▶ **OBJECTIVE**
Return, word for word, the lines from the line holding "bore, boreFloor, pin" through the line holding "obj.parent = empty". Include both end lines and no others.

▶ **DATA PROVIDED**
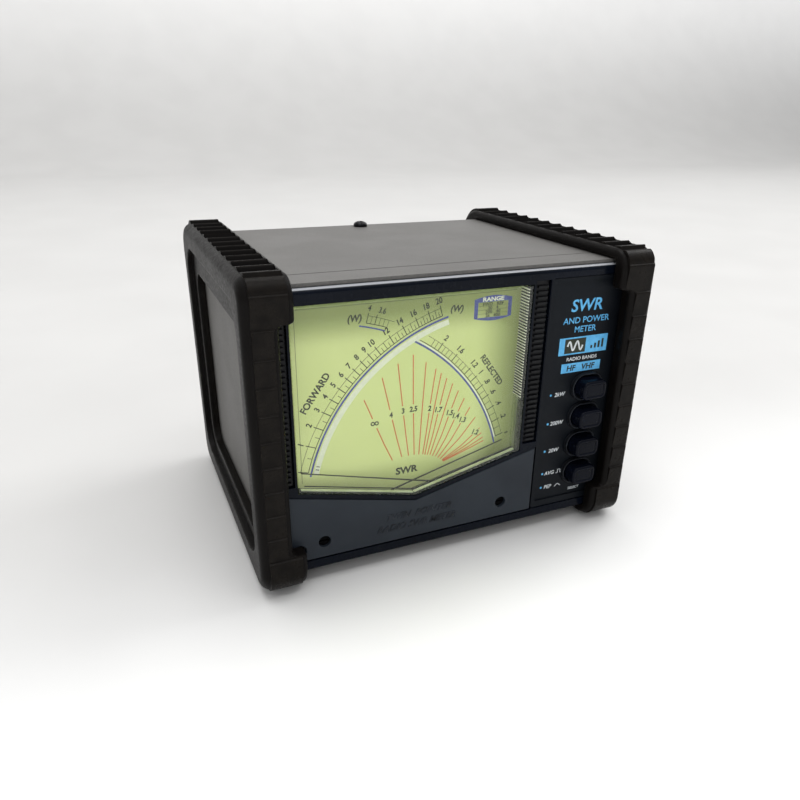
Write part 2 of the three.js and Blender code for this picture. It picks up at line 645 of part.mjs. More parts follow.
// ---------------------------------------------------------------- zero-adjust screws
function zeroScrew(centre) {
  const { head, shank, front } = ZERO_SCREW;
  const step = front + 1.8;
  const end = BEZEL_BACK + 0.1;
  const profile = [[0, front], [head, front], [head, step], [shank, step], [shank, end], [0, end]];
  const { x, z } = centre;
  const slot = block([x - 3, front - 1, z - 0.35], [x + 3, front + 0.7, z + 0.35]);
  return turned(profile, centre).subtract(slot);
}

add("zero_adjust_reflected", zeroScrew(ZERO_CENTRES[0]), "blackPlastic");
add("zero_adjust_forward", zeroScrew(ZERO_CENTRES[1]), "blackPlastic");

// ---------------------------------------------------------------- meter movement
function meterHousing() {
  const { left, right, bottom, top, front, back, wall } = HOUSING;
  const outside = block([left, front, bottom], [right, back, top]);
  const room = block([left + wall, front - 1, bottom + wall], [right - wall, back - wall, top - wall]);
  return outside.subtract(room);
}

function dialPlate() {
  return frontPlate(windowOutline(DIAL.margin), DIAL.front, DIAL.front + DIAL.thickness);
}

// a fixed magnet: a yoke ring, a core and the web that joins them across the angle the coil never reaches
function magnet(pivot, webAngle) {
  const ring = rod(pivot, MAGNET.outer, MAGNET.front, MAGNET.back, ROUND_SEGMENTS);
  const gap = rod(pivot, MAGNET.inner, MAGNET.front - 1, MAGNET.back + 1, ROUND_SEGMENTS);
  const core = rod(pivot, MAGNET.core, MAGNET.front, MAGNET.back, ROUND_SEGMENTS);
  const reach = (MAGNET.outer + MAGNET.inner) / 2;
  const web = block([-reach, MAGNET.front, -MAGNET.halfWeb], [reach, MAGNET.back, MAGNET.halfWeb])
    .rotate([0, -webAngle, 0])
    .translate([pivot.x, 0, pivot.z]);
  return ring.subtract(gap).add(core).add(web);
}

// a rectangular coil that straddles the core, with the two pivot stubs of its former
function coil(pivot, angle, stubFront) {
  const { reach, wire, side, halfWidth, stub, clearance, tail } = COIL;
  const front = MAGNET.front - clearance;
  const back = MAGNET.back + clearance;
  const loop = block([-reach, front, -halfWidth], [reach, back, halfWidth]);
  const inside = reach - side;
  const room = block([-inside, front + wire, -2 * halfWidth], [inside, back - wire, 2 * halfWidth]);
  const origin = { x: 0, z: 0 };
  const frontStub = rod(origin, stub, stubFront, front + wire / 2);
  const backStub = rod(origin, stub, back - wire / 2, back + tail);
  const former = loop.subtract(room).add(frontStub).add(backStub);
  return former.rotate([0, -angle, 0]).translate([pivot.x, 0, pivot.z]);
}

// a tapered pointer on a hub, with a short balancing tail
function needle(pivot, angle, front) {
  const pointer = polygon([
    [-5.2, -0.7],
    [-4.2, -1.1],
    [2, -0.75],
    [NEEDLE.length, -0.22],
    [NEEDLE.length, 0.22],
    [2, 0.75],
    [-4.2, 1.1],
    [-5.2, 0.7],
  ]);
  const blade = frontPlate(pointer, front, front + NEEDLE.thickness);
  const origin = { x: 0, z: 0 };
  const hub = rod(origin, 2, front, front + 0.7);
  const bore = rod(origin, 1, front - 1, front + 2);
  return blade.add(hub).subtract(bore).rotate([0, -angle, 0]).translate([pivot.x, 0, pivot.z]);
}

const FORWARD_REST = 180 - NEEDLE.restElevation;
const REFLECTED_REST = NEEDLE.restElevation;

add("meter_housing", meterHousing(), "paleHousing");
add("dial_plate", dialPlate(), "dial");
add("forward_magnet", magnet(FORWARD_PIVOT, FORWARD_REST - NEEDLE_SWEEP / 2 + 90), "magnetSteel");
add("reflected_magnet", magnet(REFLECTED_PIVOT, REFLECTED_REST + NEEDLE_SWEEP / 2 + 90), "magnetSteel");
add("forward_coil", coil(FORWARD_PIVOT, FORWARD_REST, FORWARD_NEEDLE_FRONT), "copper");
add("reflected_coil", coil(REFLECTED_PIVOT, REFLECTED_REST, REFLECTED_NEEDLE_FRONT), "copper");
add("forward_needle", needle(FORWARD_PIVOT, FORWARD_REST, FORWARD_NEEDLE_FRONT), "needle");
add("reflected_needle", needle(REFLECTED_PIVOT, REFLECTED_REST, REFLECTED_NEEDLE_FRONT), "needle");

function dialLamp(x) {
  const { radius, back, z } = LAMP;
  const profile = [[0, back], [radius, back], [radius, back - 6], [0.8 * radius, back - 8]];
  profile.push([0.4 * radius, back - 9.2], [0, back - 9.6]);
  return turned(profile.reverse(), { x, z }, HOLE_SEGMENTS);
}

add("dial_lamp_left", dialLamp(WINDOW_CENTRE - LAMP.offset), "bulb");
add("dial_lamp_right", dialLamp(WINDOW_CENTRE + LAMP.offset), "bulb");

// ---------------------------------------------------------------- directional coupler and sockets
function couplerBox() {
  const { halfWidth, bottom, top, front, back, wall } = COUPLER;
  const outside = block([-halfWidth, front, bottom], [halfWidth, back, top]);
  const inside = halfWidth - wall;
  const room = block([-inside, front - 1, bottom + wall], [inside, back - wall, top - wall]);
  const holes = [-1, 1].map((sign) => rod({ x: sign * SOCKET.x, z: SOCKET.z }, SOCKET.radius + GAP, 40, 55));
  return outside.subtract(room).subtract(holes[0]).subtract(holes[1]);
}

function socketShell(centre) {
  const thread = [];
  const root = SOCKET.radius - SOCKET_THREAD.depth;
  const pitch = (SOCKET.rear - SOCKET_THREAD.front) / SOCKET_THREAD.turns;
  for (let i = 0; i < SOCKET_THREAD.turns; i += 1) {
    const y = SOCKET_THREAD.front + i * pitch;
    thread.push([root, y], [SOCKET.radius, y + pitch / 2]);
  }
  const profile = [
    [SOCKET.bore, SOCKET.rear],
    [SOCKET.bore, SOCKET.front],
    [root, SOCKET.front],
    ...thread,
    [root, SOCKET.rear],
    [SOCKET.bore, SOCKET.rear],
  ];
  return turned(profile, centre);
}

function socketNut(centre) {
  const { radius, thickness, middle } = SOCKET_NUT;
  const hexagon = new THREE.CylinderGeometry(radius, radius, thickness, 6);
  const bore = rod(centre, SOCKET.radius + GAP, middle - thickness, middle + thickness, ROUND_SEGMENTS);
  return solid(hexagon.translate(centre.x, middle, centre.z)).subtract(bore);
}

function socketInsulator(centre) {
  const { front, rear, bore } = SOCKET_INSULATOR;
  const body = rod(centre, SOCKET.bore - 0.1, front, rear, ROUND_SEGMENTS);
  return body.subtract(rod(centre, bore, front - 1, rear + 1));
}

function socketContact(centre) {
  const { front, rear, radius, bore, boreFront } = SOCKET_CONTACT;
  const outside = [[0, front], [radius, front], [radius, rear]];
  const inside = [[bore, rear], [bore, boreFront], [0, boreFront]];
  return turned([...outside, ...inside], centre, HOLE_SEGMENTS);
}

for (const [label, sign] of [["antenna", -1], ["transmitter", 1]]) {
  const centre = { x: sign * SOCKET.x, z: SOCKET.z };
  add(`${label}_socket_shell`, socketShell(centre), "nickel");
  add(`${label}_socket_nut`, socketNut(centre), "nickel");
  add(`${label}_socket_insulator`, socketInsulator(centre), "insulator");
  add(`${label}_socket_contact`, socketContact(centre), "brass");
}

add("coupler_box", couplerBox(), "castAluminium");
const couplerLid = block(
  [-COUPLER.halfWidth, COUPLER.front - COUPLER.wall, COUPLER.bottom],
  [COUPLER.halfWidth, COUPLER.front - GAP, COUPLER.top],
);
add("coupler_lid", couplerLid, "castAluminium");

function lampPowerJack() {
  const { x, z, radius, front, face, bore, boreFloor, pin } = JACK;
  const neck = radius - 0.6;
  const shoulder = REAR_PANEL.front - 0.8;
  const profile = [
    [0, front],
    [neck, front],
    [neck, shoulder],
    [radius, shoulder],
    [radius, face],
    [bore, face],
    [bore, boreFloor],
    [pin, boreFloor],
    [pin, face - 1.3],
    [0, face - 0.9],
  ];
  return turned(profile, { x, z });
}

add("lamp_power_jack", lampPowerJack(), "blackPlastic");

export default meter;
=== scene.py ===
import json
import math

import bmesh
import bpy
from mathutils import Matrix, Vector


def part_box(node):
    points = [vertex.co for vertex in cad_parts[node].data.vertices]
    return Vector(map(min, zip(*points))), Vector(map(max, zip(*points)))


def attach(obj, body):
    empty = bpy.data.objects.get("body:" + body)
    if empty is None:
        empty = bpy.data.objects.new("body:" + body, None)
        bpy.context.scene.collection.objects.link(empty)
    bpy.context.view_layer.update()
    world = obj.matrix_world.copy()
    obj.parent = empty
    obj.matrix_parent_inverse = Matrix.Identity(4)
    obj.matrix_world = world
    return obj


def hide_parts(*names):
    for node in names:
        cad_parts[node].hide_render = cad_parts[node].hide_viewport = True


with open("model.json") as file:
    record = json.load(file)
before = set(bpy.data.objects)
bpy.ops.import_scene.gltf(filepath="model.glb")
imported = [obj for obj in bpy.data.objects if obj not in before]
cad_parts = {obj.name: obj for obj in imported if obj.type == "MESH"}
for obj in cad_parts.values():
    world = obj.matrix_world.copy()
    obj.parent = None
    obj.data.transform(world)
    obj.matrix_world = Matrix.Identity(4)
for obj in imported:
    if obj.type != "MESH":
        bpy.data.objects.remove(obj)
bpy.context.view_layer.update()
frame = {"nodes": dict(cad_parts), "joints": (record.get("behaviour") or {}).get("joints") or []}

MM = 0.001


def span(node):
    """Lowest and highest corner of a CAD node, in millimetres."""
    low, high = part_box(node)
    return low / MM, high / MM


def middle(node):
    """The centre of a CAD node as seen from the front, as (x, z)."""
    low, high = span(node)
    return (low.x + high.x) / 2, (low.z + high.z) / 2


JOINTS = {joint["name"]: joint for joint in frame["joints"]}


def pivot(joint):
    """Where a front-to-back hinge axis lies, as (x, z)."""
    x, _, z = JOINTS[joint]["pos_m"]
    return x / MM, z / MM


def srgb(red, green, blue):
    """An 8-bit display colour as the linear colour that shaders use."""
    def linear(value):
        share = value / 255
        return share / 12.92 if share <= 0.04045 else ((share + 0.055) / 1.055) ** 2.4
    return (linear(red), linear(green), linear(blue), 1.0)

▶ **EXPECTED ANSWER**
  const { x, z, radius, front, face, bore, boreFloor, pin } = JACK;
  const neck = radius - 0.6;
  const shoulder = REAR_PANEL.front - 0.8;
  const profile = [
    [0, front],
    [neck, front],
    [neck, shoulder],
    [radius, shoulder],
    [radius, face],
    [bore, face],
    [bore, boreFloor],
    [pin, boreFloor],
    [pin, face - 1.3],
    [0, face - 0.9],
  ];
  return turned(profile, { x, z });
}

add("lamp_power_jack", lampPowerJack(), "blackPlastic");

export default meter;
=== scene.py ===
import json
import math

import bmesh
import bpy
from mathutils import Matrix, Vector


def part_box(node):
    points = [vertex.co for vertex in cad_parts[node].data.vertices]
    return Vector(map(min, zip(*points))), Vector(map(max, zip(*points)))


def attach(obj, body):
    empty = bpy.data.objects.get("body:" + body)
    if empty is None:
        empty = bpy.data.objects.new("body:" + body, None)
        bpy.context.scene.collection.objects.link(empty)
    bpy.context.view_layer.update()
    world = obj.matrix_world.copy()
    obj.parent = empty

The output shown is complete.